**Exercise prompt**
Copy these lines exactly and nothing else: from the line holding "addNode('steering_wheel', steeringWheel(), COLOURS.rubber);" to the line holding "for node in", both lines included.

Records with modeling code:
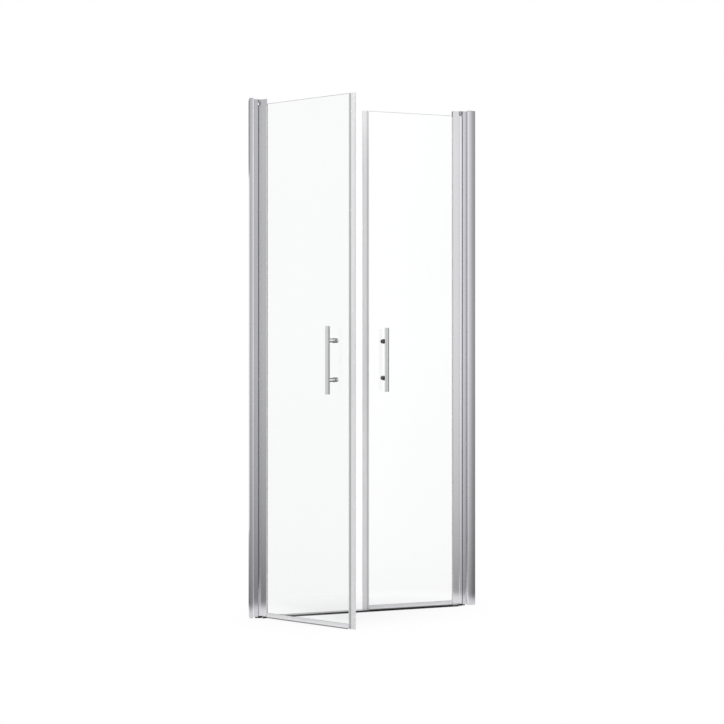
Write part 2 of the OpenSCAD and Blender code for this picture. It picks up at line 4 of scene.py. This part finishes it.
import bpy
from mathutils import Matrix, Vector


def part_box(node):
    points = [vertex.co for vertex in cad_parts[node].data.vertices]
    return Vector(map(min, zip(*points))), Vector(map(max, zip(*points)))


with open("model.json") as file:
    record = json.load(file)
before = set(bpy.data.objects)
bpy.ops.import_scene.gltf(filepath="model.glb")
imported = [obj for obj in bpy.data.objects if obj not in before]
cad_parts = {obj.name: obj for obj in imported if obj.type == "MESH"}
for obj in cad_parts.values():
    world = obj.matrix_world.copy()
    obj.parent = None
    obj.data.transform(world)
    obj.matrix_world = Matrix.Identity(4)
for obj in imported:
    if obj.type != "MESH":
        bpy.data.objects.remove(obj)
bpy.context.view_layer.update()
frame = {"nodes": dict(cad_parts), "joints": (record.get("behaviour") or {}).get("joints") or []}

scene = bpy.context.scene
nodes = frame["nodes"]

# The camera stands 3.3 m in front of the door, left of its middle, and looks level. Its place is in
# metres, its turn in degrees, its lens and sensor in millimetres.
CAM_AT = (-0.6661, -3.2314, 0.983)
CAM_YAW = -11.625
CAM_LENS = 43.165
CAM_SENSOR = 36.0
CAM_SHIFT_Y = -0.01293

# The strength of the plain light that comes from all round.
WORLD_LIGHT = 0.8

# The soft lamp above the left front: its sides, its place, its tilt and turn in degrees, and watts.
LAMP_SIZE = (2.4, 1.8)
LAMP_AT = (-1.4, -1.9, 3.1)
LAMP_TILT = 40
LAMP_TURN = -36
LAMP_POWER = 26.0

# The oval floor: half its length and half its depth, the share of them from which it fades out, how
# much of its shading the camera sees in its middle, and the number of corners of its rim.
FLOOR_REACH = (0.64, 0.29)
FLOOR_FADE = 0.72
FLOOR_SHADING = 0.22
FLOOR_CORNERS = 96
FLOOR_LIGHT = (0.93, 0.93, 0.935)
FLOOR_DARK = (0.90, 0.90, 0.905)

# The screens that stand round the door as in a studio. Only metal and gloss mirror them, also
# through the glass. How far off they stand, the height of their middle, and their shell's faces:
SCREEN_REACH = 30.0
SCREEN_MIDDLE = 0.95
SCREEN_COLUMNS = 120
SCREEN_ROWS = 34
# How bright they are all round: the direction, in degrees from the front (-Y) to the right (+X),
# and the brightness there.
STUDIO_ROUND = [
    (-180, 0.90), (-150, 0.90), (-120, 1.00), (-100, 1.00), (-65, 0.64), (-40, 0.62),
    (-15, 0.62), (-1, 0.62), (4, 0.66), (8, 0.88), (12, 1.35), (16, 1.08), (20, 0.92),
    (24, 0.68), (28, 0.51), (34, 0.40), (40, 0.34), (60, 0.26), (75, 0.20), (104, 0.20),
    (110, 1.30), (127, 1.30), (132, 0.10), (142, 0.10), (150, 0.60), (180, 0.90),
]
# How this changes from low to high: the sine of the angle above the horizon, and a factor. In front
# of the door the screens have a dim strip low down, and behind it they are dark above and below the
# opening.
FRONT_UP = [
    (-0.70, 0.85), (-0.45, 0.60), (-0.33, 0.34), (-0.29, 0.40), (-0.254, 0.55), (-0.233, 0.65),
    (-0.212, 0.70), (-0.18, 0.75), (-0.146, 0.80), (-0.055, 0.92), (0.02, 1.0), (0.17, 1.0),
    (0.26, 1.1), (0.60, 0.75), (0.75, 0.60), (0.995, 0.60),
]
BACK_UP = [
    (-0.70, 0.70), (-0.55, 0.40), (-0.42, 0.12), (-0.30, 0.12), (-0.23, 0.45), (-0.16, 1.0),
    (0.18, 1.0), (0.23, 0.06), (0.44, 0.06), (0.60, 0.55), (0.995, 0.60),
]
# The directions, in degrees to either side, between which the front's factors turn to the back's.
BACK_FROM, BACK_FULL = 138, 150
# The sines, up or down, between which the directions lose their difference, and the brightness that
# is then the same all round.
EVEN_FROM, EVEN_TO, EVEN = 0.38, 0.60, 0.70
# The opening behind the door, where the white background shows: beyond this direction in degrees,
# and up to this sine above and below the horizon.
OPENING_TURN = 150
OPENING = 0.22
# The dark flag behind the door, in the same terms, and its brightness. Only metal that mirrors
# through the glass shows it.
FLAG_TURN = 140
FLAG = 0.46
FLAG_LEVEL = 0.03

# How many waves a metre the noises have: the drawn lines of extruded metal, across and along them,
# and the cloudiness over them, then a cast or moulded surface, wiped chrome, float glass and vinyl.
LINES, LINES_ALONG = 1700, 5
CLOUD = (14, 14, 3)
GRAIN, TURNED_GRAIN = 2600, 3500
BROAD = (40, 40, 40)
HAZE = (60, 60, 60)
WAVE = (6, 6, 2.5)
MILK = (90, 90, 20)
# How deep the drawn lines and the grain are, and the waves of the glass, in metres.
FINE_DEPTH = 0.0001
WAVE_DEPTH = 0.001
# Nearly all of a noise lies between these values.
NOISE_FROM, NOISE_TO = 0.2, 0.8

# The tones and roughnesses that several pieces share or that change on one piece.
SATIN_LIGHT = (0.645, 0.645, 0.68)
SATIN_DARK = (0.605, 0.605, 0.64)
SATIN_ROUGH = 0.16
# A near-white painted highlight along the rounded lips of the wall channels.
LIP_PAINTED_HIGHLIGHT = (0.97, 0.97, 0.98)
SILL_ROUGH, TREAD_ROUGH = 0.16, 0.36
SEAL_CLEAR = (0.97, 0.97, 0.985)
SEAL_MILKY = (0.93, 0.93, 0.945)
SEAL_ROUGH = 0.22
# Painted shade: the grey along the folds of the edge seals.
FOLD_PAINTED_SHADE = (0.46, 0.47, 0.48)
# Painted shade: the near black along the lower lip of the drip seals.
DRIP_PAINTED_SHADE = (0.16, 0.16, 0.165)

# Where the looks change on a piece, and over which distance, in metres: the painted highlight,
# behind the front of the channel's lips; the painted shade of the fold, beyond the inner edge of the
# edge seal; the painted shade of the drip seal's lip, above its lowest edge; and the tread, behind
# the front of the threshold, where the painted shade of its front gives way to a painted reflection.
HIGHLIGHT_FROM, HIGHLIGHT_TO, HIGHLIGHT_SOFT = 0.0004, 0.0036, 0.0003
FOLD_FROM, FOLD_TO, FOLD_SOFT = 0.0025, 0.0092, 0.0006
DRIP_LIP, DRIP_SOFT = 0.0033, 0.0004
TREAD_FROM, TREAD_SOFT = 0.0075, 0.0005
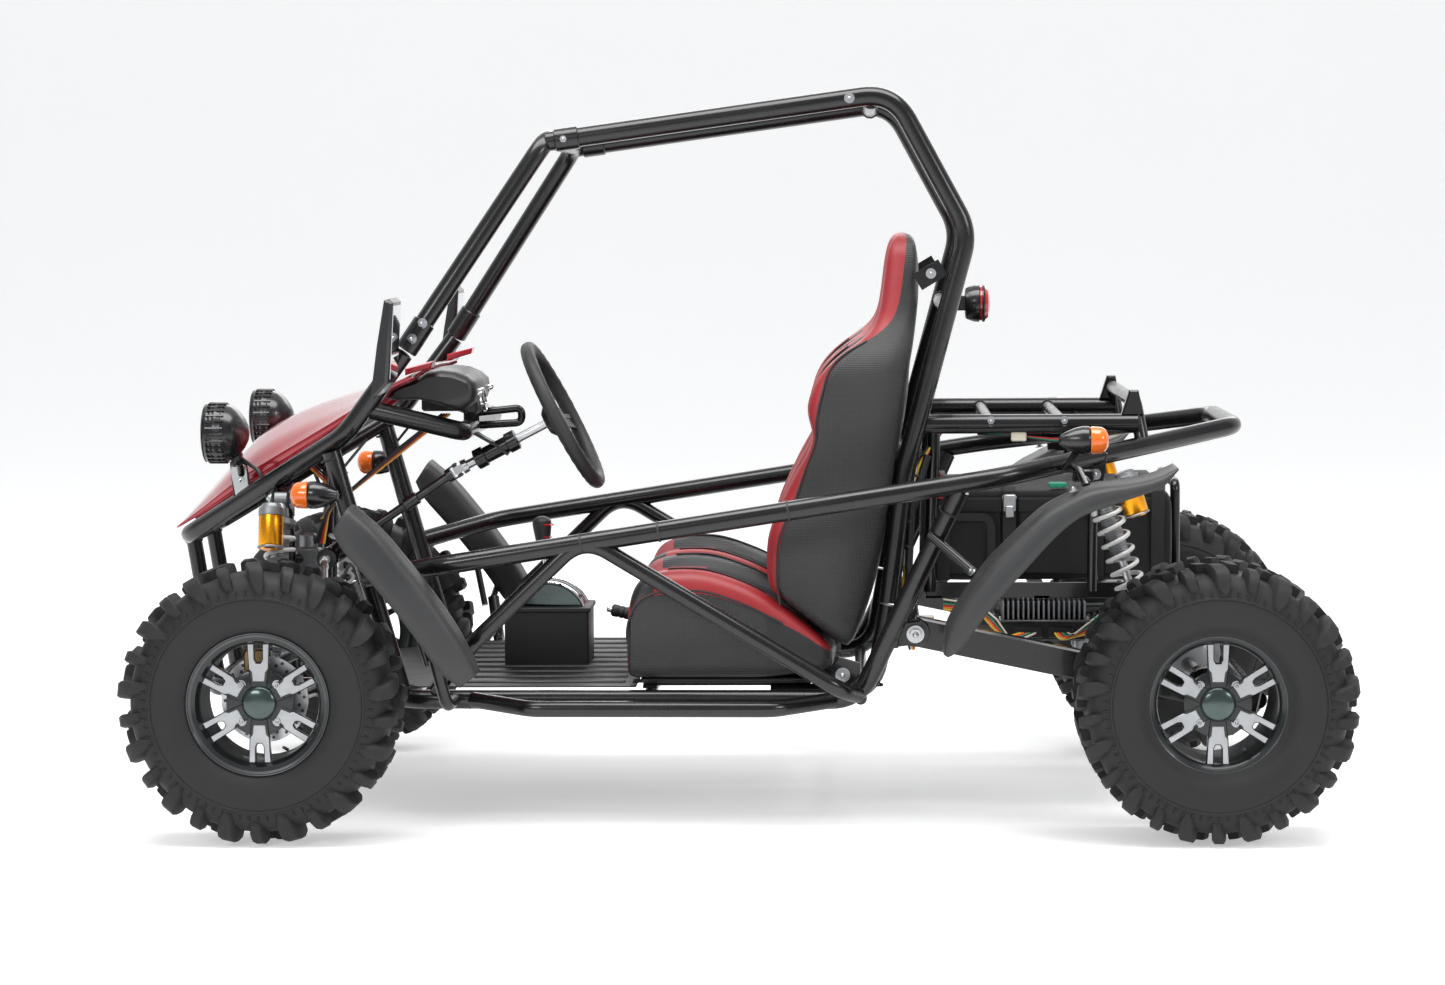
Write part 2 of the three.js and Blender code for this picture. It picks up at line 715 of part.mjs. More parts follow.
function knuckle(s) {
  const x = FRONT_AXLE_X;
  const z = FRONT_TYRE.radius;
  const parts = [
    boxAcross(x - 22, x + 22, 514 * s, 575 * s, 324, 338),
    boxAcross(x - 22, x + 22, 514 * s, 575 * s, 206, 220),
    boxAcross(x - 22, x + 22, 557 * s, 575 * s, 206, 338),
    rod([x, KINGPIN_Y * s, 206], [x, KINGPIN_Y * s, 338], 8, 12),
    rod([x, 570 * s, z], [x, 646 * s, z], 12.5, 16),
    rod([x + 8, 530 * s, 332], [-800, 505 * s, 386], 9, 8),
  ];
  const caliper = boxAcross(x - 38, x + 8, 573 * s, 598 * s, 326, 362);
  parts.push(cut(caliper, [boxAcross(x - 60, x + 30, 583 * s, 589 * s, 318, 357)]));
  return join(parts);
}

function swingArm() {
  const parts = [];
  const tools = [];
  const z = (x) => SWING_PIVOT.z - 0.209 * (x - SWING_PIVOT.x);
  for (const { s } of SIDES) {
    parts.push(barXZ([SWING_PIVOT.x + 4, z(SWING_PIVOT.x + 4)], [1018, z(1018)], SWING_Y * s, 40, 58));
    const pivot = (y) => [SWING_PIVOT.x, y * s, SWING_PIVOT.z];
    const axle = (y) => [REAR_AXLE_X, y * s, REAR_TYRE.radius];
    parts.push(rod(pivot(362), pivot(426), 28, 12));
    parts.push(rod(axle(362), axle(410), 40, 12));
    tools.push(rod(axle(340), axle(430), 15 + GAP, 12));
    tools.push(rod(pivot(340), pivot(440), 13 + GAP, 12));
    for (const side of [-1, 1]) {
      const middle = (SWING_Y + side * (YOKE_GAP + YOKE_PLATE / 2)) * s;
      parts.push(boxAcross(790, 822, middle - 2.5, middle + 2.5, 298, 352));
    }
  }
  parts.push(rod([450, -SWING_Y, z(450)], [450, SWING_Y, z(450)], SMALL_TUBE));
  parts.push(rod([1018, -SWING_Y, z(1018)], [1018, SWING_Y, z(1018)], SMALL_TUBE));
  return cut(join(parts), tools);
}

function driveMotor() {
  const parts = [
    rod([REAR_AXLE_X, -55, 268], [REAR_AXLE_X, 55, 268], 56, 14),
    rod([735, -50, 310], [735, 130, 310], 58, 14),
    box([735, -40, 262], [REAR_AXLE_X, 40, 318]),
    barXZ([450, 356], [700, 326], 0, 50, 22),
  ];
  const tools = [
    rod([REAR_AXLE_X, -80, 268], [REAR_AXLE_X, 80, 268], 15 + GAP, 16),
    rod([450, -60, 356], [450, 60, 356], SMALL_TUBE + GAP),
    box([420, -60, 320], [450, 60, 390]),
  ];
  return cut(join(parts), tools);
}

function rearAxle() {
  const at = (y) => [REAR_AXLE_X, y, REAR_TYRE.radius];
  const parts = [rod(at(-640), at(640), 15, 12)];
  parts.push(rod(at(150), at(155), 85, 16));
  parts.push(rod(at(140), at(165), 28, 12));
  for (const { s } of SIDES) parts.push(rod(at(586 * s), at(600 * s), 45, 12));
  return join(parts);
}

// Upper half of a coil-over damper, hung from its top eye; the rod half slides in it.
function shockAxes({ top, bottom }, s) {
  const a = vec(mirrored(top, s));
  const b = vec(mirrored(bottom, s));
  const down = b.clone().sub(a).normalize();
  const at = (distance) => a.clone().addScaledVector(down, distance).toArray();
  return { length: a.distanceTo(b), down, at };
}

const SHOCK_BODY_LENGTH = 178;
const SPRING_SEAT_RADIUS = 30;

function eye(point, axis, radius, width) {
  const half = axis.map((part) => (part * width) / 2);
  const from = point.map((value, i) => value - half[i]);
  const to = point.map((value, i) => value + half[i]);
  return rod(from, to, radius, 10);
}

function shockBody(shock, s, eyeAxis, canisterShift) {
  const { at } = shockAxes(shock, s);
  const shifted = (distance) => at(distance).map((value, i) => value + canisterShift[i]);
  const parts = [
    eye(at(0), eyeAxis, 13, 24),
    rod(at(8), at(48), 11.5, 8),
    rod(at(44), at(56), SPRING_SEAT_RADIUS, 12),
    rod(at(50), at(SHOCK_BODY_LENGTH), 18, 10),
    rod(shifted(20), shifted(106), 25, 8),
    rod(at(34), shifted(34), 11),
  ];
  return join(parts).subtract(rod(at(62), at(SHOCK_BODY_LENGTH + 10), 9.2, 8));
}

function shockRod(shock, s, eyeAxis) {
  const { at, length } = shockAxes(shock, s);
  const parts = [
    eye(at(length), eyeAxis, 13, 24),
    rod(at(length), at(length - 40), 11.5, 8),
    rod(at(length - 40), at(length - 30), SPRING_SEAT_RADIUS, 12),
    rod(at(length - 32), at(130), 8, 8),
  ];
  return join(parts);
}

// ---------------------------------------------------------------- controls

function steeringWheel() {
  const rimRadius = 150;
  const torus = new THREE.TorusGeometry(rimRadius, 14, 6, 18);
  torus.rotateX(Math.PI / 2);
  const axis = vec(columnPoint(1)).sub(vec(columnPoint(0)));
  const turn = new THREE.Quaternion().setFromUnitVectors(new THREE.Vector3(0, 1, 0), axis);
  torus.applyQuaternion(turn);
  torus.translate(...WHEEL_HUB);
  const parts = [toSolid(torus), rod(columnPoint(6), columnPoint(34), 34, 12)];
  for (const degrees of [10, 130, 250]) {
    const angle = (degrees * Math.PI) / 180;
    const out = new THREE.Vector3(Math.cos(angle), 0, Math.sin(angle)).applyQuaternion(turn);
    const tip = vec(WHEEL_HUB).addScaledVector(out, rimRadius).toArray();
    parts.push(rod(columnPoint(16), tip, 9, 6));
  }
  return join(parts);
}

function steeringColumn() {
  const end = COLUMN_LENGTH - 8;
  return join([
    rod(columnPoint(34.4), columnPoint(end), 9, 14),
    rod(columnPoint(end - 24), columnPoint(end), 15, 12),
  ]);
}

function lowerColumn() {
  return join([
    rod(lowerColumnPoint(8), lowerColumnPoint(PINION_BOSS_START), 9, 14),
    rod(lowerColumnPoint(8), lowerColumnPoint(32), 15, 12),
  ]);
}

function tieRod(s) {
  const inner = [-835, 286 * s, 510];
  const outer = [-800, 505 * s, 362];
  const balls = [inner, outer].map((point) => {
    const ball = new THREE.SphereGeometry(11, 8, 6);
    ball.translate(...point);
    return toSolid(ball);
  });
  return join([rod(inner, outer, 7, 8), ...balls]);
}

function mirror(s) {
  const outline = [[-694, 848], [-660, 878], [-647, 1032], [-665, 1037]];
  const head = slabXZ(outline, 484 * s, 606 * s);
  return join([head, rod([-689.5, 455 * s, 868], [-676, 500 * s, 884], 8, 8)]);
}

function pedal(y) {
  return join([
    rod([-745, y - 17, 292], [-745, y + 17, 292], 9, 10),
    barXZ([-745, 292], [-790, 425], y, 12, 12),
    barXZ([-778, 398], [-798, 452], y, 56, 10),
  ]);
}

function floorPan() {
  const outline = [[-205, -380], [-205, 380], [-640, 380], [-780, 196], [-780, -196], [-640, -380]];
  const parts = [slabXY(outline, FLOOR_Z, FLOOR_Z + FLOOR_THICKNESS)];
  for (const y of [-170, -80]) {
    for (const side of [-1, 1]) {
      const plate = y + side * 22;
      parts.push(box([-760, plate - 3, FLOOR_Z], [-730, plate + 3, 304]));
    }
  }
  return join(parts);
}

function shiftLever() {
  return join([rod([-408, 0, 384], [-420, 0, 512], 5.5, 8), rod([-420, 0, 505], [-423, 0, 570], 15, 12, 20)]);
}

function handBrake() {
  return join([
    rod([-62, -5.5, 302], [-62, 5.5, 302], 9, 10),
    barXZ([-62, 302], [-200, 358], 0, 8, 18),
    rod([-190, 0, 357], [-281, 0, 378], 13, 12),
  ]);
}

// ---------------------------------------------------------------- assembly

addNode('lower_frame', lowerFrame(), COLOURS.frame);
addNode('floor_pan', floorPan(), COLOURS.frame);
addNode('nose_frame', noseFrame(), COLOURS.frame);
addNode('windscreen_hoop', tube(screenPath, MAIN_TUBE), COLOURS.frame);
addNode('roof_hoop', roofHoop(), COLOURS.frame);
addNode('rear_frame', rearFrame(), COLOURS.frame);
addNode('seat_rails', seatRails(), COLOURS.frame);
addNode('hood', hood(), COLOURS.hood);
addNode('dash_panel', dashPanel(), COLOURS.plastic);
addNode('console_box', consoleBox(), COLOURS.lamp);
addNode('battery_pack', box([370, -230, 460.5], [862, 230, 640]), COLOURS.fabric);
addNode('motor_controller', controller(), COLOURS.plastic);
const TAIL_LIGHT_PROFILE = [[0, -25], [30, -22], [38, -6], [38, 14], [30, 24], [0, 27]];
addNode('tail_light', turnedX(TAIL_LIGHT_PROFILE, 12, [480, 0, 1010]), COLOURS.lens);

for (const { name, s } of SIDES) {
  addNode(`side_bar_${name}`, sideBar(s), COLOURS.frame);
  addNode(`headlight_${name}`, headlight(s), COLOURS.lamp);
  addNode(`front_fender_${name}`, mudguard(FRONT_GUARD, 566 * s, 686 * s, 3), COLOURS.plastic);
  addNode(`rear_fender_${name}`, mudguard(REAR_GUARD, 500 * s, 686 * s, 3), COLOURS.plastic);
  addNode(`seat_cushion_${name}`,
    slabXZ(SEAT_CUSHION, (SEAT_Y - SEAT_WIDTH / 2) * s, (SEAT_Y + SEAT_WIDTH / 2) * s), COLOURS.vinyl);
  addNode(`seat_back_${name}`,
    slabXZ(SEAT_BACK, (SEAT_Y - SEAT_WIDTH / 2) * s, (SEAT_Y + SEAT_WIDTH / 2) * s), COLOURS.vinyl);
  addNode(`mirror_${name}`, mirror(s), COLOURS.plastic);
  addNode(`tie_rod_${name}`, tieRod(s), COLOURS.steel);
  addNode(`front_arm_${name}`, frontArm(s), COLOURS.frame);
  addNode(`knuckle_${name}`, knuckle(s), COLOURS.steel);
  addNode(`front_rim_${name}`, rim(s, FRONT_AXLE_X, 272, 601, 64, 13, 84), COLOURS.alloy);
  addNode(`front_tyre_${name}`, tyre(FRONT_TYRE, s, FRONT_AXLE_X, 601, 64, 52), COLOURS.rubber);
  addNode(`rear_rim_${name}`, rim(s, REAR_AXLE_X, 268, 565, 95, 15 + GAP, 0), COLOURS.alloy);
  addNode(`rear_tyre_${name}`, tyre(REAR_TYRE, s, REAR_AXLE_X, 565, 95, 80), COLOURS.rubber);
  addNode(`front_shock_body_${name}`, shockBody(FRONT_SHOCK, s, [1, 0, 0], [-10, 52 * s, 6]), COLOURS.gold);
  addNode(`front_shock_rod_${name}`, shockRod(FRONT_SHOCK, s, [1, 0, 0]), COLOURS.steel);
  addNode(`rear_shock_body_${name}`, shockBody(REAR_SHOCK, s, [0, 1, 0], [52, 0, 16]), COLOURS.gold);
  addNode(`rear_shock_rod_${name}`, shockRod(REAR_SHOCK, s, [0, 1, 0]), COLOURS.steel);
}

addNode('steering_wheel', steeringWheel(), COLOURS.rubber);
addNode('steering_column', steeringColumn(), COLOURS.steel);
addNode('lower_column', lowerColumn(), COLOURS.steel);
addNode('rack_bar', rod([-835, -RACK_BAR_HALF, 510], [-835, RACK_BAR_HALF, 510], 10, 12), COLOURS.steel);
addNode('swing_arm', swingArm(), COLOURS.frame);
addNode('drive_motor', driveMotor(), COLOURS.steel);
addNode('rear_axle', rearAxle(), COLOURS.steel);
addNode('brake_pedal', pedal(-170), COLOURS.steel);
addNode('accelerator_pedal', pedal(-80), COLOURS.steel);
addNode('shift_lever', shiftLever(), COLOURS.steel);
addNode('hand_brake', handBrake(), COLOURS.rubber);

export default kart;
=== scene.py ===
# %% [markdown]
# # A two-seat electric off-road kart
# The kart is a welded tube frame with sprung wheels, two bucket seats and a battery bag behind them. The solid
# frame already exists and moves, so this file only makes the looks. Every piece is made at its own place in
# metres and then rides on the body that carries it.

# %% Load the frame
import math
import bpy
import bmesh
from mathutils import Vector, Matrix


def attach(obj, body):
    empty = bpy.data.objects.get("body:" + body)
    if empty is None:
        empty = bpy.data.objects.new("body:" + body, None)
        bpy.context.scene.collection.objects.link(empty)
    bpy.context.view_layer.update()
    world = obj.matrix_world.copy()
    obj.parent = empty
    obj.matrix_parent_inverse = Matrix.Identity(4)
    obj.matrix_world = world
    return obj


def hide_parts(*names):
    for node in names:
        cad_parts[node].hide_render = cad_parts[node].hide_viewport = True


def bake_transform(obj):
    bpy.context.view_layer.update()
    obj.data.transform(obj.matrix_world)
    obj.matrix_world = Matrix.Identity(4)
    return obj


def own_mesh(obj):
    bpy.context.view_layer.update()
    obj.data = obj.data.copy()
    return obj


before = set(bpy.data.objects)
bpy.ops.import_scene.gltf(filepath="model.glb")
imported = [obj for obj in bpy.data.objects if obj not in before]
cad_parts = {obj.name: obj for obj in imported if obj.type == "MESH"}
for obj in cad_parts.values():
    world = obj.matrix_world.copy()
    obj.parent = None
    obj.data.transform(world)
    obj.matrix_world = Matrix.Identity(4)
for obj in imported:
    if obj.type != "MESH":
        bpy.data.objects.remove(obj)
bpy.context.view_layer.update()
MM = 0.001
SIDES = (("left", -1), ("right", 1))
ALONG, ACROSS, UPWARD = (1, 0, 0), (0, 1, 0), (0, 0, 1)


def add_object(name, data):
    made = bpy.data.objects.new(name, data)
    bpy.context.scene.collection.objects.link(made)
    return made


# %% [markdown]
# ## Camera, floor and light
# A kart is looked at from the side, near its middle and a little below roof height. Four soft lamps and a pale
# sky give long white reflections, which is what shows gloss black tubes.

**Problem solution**
addNode('steering_wheel', steeringWheel(), COLOURS.rubber);
addNode('steering_column', steeringColumn(), COLOURS.steel);
addNode('lower_column', lowerColumn(), COLOURS.steel);
addNode('rack_bar', rod([-835, -RACK_BAR_HALF, 510], [-835, RACK_BAR_HALF, 510], 10, 12), COLOURS.steel);
addNode('swing_arm', swingArm(), COLOURS.frame);
addNode('drive_motor', driveMotor(), COLOURS.steel);
addNode('rear_axle', rearAxle(), COLOURS.steel);
addNode('brake_pedal', pedal(-170), COLOURS.steel);
addNode('accelerator_pedal', pedal(-80), COLOURS.steel);
addNode('shift_lever', shiftLever(), COLOURS.steel);
addNode('hand_brake', handBrake(), COLOURS.rubber);

export default kart;
=== scene.py ===
# %% [markdown]
# # A two-seat electric off-road kart
# The kart is a welded tube frame with sprung wheels, two bucket seats and a battery bag behind them. The solid
# frame already exists and moves, so this file only makes the looks. Every piece is made at its own place in
# metres and then rides on the body that carries it.

# %% Load the frame
import math
import bpy
import bmesh
from mathutils import Vector, Matrix


def attach(obj, body):
    empty = bpy.data.objects.get("body:" + body)
    if empty is None:
        empty = bpy.data.objects.new("body:" + body, None)
        bpy.context.scene.collection.objects.link(empty)
    bpy.context.view_layer.update()
    world = obj.matrix_world.copy()
    obj.parent = empty
    obj.matrix_parent_inverse = Matrix.Identity(4)
    obj.matrix_world = world
    return obj


def hide_parts(*names):
    for node in names:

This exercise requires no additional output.